Joe Biden, in his farewell address from the Oval Office that is now Trump’s, warned America of “the dangerous concentration of power in the hands of a very few ultra-wealthy people, and the dangerous consequences if their abuse of power is left unchecked”.
“Today,” Biden said, “an oligarchy is taking shape in America of extreme wealth, power and influence that literally threatens our entire democracy, our basic rights and freedoms.”
Rhodes, the author of Stinking Rich: the Four Myths of the Good Billionaire, concurs with Biden’s assessment of the US, and argues the same risks exist for other liberal democracies such as Australia.
“The question is: is Australian culture robust enough to see through it? It’s kind of characteristic of Australian culture to question these things, to not be duped by this sort of colonisation. Can Australian culture withstand this new expansion of influence?”
Trump is useful too, Rhodes argues, to billionaires seeking to justify their vast wealth in a world of widening inequality.
He describes the myth of the “vigilante billionaire”, one with an admirable disrespect for the law and convention and who, faced with a social ill that government is unable or unwilling to fix, “comes in and single-handedly fixes it and then rides off into the sunset”.
It’s the moral case, Rhodes says, the billionaire makes for the billionaire, the demagogue for the demagogue.

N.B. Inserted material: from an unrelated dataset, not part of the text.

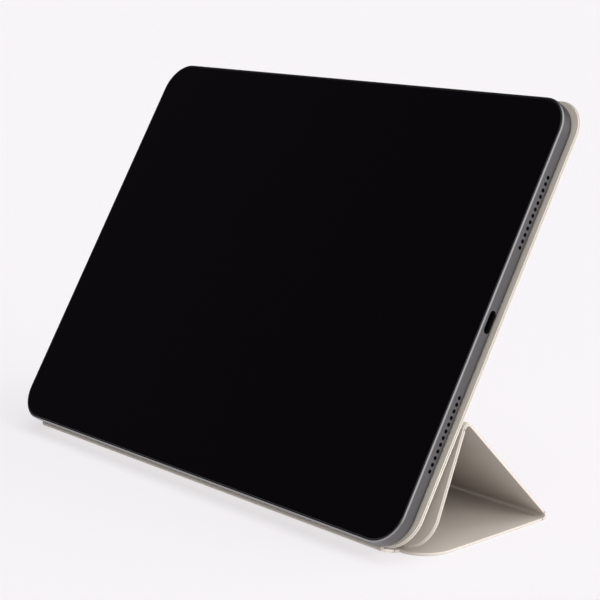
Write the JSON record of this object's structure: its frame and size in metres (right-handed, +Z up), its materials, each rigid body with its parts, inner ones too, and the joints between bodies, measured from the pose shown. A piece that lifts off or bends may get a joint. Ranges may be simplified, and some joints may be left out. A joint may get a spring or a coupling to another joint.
{
  "type": "tablet folio case",
  "caption": "Folding folio case standing open as a triangular stand, holding a landscape tablet; cover panels unfold and close over the screen.",
  "frame": {"origin": "on the table, under the middle of the standing case and tablet", "axes": "+X along the tablet's long edge to the right of the screen, +Y to the back, +Z up"},
  "size_m": [0.252, 0.1022, 0.1583],
  "materials": {
    "skin": "matt polyurethane skin, fine grain",
    "lining": "short microfibre nap",
    "board": "fibre board",
    "magnet": "nickel plated",
    "ring": "matt",
    "housing": "fine bead-blasted, anodised grey",
    "glass": "black, polished",
    "lens": "black, polished",
    "display": "black",
    "battery": "film wrapped",
    "circuit": "solder mask",
    "module": "black",
    "metal": "fine",
    "seal": "matt",
    "strip": "satin"
  },
  "bodies": {
    "rear_panel": {"rear_skin": "skin", "rear_board": "board", "rear_lining": "lining", "rear_upper_magnets": "magnet", "rear_lower_magnets": "magnet", "camera_ring": "ring", "root_crease": "skin"},
    "spine": {"spine_skin": "skin", "spine_board": "board", "spine_lining": "lining", "front_crease": "skin"},
    "base_panel": {"base_skin": "skin", "base_board": "board", "base_lining": "lining", "base_magnets": "magnet", "rear_crease": "skin"},
    "prop_panel": {"prop_skin": "skin", "prop_board": "board", "prop_lining": "lining", "apex_crease": "skin"},
    "end_panel": {"end_skin": "skin", "end_board": "board", "end_lining": "lining", "end_magnets": "magnet"},
    "tablet": {"tablet_housing": "housing", "cover_glass": "glass", "glass_seal": "seal", "display_panel": "display", "battery_cells": "battery", "logic_board": "circuit", "speakers": "module", "speaker_meshes": "metal", "power_switch": "module", "volume_switches": "module", "pen_charging_strip": "strip", "tablet_upper_magnets": "magnet", "tablet_lower_magnets": "magnet", "charging_port": "metal", "rear_camera": "module", "rear_camera_lens": "lens", "front_camera": "module"},
    "power_button": {"power_button": "housing"},
    "volume_up_button": {"volume_up_button": "housing"},
    "volume_down_button": {"volume_down_button": "housing"}
  },
  "joints": [
    {"name": "cover_fold", "type": "hinge", "parent": "rear_panel", "child": "spine", "pos_m": [0, -0.0459, 0.00321], "axis": [-1, 0, 0], "range_deg": [0, 193.05]},
    {"name": "front_fold", "type": "hinge", "parent": "spine", "child": "base_panel", "pos_m": [0, -0.03849, 0.00063], "axis": [-1, 0, 0], "range_deg": [0, 109.22]},
    {"name": "rear_fold", "type": "hinge", "parent": "base_panel", "child": "prop_panel", "pos_m": [0, 0.02851, 0.00063], "axis": [-1, 0, 0], "range_deg": [0, 132.85]},
    {"name": "apex_fold", "type": "hinge", "parent": "prop_panel", "child": "end_panel", "pos_m": [0, -0.01513, 0.04771], "axis": [-1, 0, 0], "range_deg": [0, 113.31]},
    {"name": "tablet_slide", "type": "slide", "parent": "rear_panel", "child": "tablet", "axis": [0, 0.5336, 0.8457], "range_m": [0, 0.19]},
    {"name": "power_press", "type": "slide", "parent": "tablet", "child": "power_button", "axis": [1, 0, 0], "range_m": [0, 0.0003], "stiffness_N_per_m": 400},
    {"name": "volume_up_press", "type": "slide", "parent": "tablet", "child": "volume_up_button", "axis": [0, -0.5336, -0.8457], "range_m": [0, 0.0003], "stiffness_N_per_m": 400},
    {"name": "volume_down_press", "type": "slide", "parent": "tablet", "child": "volume_down_button", "axis": [0, -0.5336, -0.8457], "range_m": [0, 0.0003], "stiffness_N_per_m": 400}
  ],
  "couplings": [
    {"joint": "front_fold", "follows": "cover_fold", "ratio": 0.56568},
    {"joint": "rear_fold", "follows": "cover_fold", "ratio": 0.68808},
    {"joint": "apex_fold", "follows": "cover_fold", "ratio": 0.58685}
  ]
}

“When Trump talks about ‘draining the swamp’ and dismantling government bureaucracy: it’s him and only him who can save America.
“If you listen to Elon Musk, when he bought X, it wasn’t because it was a good business deal, it was because he wanted to be this messianic saviour of democracy.”
Rhodes argues the myth is used as a self-justification for actions and policies that entrench inequality.
“That’s why I say it moralises billionaires because it makes them look good: they’re the heroes.
“But what this myth does is mask the fact that they’re sequestering increasingly large proportions of the world’s wealth when many others are going hungry. It’s a means of preventing moves towards a more equal and fair society.”